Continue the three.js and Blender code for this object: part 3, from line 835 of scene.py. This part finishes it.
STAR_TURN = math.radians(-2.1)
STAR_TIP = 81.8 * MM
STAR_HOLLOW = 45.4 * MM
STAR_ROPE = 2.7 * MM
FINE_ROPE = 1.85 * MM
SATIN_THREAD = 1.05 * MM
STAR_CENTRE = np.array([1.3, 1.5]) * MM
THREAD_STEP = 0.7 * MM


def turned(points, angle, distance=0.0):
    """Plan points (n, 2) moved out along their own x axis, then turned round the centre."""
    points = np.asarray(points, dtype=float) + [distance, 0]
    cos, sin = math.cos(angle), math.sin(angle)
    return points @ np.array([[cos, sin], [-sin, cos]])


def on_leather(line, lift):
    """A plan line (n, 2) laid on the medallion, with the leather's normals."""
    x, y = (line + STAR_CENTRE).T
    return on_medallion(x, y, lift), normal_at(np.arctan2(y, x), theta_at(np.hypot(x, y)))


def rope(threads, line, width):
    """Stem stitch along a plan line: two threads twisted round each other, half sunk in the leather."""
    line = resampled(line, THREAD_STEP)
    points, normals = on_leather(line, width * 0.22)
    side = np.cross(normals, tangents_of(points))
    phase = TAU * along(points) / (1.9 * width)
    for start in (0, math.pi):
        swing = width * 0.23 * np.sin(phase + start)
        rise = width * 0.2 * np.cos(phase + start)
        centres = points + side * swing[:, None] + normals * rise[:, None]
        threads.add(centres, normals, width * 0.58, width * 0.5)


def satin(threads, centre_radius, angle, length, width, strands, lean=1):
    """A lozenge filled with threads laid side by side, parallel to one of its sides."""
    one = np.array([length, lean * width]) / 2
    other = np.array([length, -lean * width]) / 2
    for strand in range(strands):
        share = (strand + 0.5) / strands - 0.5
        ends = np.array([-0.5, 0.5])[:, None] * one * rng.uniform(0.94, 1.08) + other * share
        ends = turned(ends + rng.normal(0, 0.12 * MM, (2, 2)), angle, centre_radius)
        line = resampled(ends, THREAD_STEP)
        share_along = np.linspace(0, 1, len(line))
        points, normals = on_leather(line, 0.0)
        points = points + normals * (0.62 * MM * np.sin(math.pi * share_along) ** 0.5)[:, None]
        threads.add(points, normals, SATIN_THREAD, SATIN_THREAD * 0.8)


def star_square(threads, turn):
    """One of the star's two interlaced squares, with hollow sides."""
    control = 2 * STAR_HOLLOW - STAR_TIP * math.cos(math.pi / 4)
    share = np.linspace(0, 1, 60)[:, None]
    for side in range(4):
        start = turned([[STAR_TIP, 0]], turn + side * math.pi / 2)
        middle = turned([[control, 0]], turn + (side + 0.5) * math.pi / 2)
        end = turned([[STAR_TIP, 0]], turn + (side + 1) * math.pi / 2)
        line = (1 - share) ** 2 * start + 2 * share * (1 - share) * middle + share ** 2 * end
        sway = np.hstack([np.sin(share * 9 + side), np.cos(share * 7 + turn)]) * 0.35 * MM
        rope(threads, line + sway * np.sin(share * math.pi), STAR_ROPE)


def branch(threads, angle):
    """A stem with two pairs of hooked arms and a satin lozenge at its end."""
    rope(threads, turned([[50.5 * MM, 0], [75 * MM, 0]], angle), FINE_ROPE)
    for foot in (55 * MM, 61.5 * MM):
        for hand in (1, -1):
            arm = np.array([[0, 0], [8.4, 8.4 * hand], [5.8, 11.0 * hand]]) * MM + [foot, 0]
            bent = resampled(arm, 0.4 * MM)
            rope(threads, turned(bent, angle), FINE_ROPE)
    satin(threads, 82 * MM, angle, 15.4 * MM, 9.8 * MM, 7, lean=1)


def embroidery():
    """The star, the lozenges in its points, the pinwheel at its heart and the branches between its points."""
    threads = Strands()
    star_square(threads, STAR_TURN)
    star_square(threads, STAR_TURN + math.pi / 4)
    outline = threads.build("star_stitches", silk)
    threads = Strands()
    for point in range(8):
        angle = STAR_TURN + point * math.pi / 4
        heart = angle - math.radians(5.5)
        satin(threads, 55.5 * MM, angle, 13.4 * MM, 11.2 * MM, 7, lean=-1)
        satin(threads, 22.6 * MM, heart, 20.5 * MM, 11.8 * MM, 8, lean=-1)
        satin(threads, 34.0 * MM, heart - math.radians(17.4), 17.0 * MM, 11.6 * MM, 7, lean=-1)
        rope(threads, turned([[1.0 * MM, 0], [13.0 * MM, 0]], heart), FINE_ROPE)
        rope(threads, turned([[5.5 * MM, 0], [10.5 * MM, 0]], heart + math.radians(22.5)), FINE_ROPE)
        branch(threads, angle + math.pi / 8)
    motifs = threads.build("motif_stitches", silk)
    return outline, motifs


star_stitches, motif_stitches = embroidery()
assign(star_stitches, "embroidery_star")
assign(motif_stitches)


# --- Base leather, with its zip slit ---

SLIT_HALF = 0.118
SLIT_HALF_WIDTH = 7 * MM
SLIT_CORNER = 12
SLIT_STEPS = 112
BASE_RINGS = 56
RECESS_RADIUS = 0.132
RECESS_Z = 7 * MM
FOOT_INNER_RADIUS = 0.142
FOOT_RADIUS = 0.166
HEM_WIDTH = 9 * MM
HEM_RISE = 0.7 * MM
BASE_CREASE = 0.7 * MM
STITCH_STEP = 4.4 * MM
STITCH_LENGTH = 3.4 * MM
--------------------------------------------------
* **WHAT TO WORK ON**
Return only the lines spanning from the first line of the material through the line with "x), theta_at(np.hypot(x, y)))", copied exactly, both ends kept.

* **ANSWER TO THIS TASK**
Continue the three.js and Blender code for this object: part 3, from line 835 of scene.py. This part finishes it.
STAR_TURN = math.radians(-2.1)
STAR_TIP = 81.8 * MM
STAR_HOLLOW = 45.4 * MM
STAR_ROPE = 2.7 * MM
FINE_ROPE = 1.85 * MM
SATIN_THREAD = 1.05 * MM
STAR_CENTRE = np.array([1.3, 1.5]) * MM
THREAD_STEP = 0.7 * MM


def turned(points, angle, distance=0.0):
    """Plan points (n, 2) moved out along their own x axis, then turned round the centre."""
    points = np.asarray(points, dtype=float) + [distance, 0]
    cos, sin = math.cos(angle), math.sin(angle)
    return points @ np.array([[cos, sin], [-sin, cos]])


def on_leather(line, lift):
    """A plan line (n, 2) laid on the medallion, with the leather's normals."""
    x, y = (line + STAR_CENTRE).T
    return on_medallion(x, y, lift), normal_at(np.arctan2(y, x), theta_at(np.hypot(x, y)))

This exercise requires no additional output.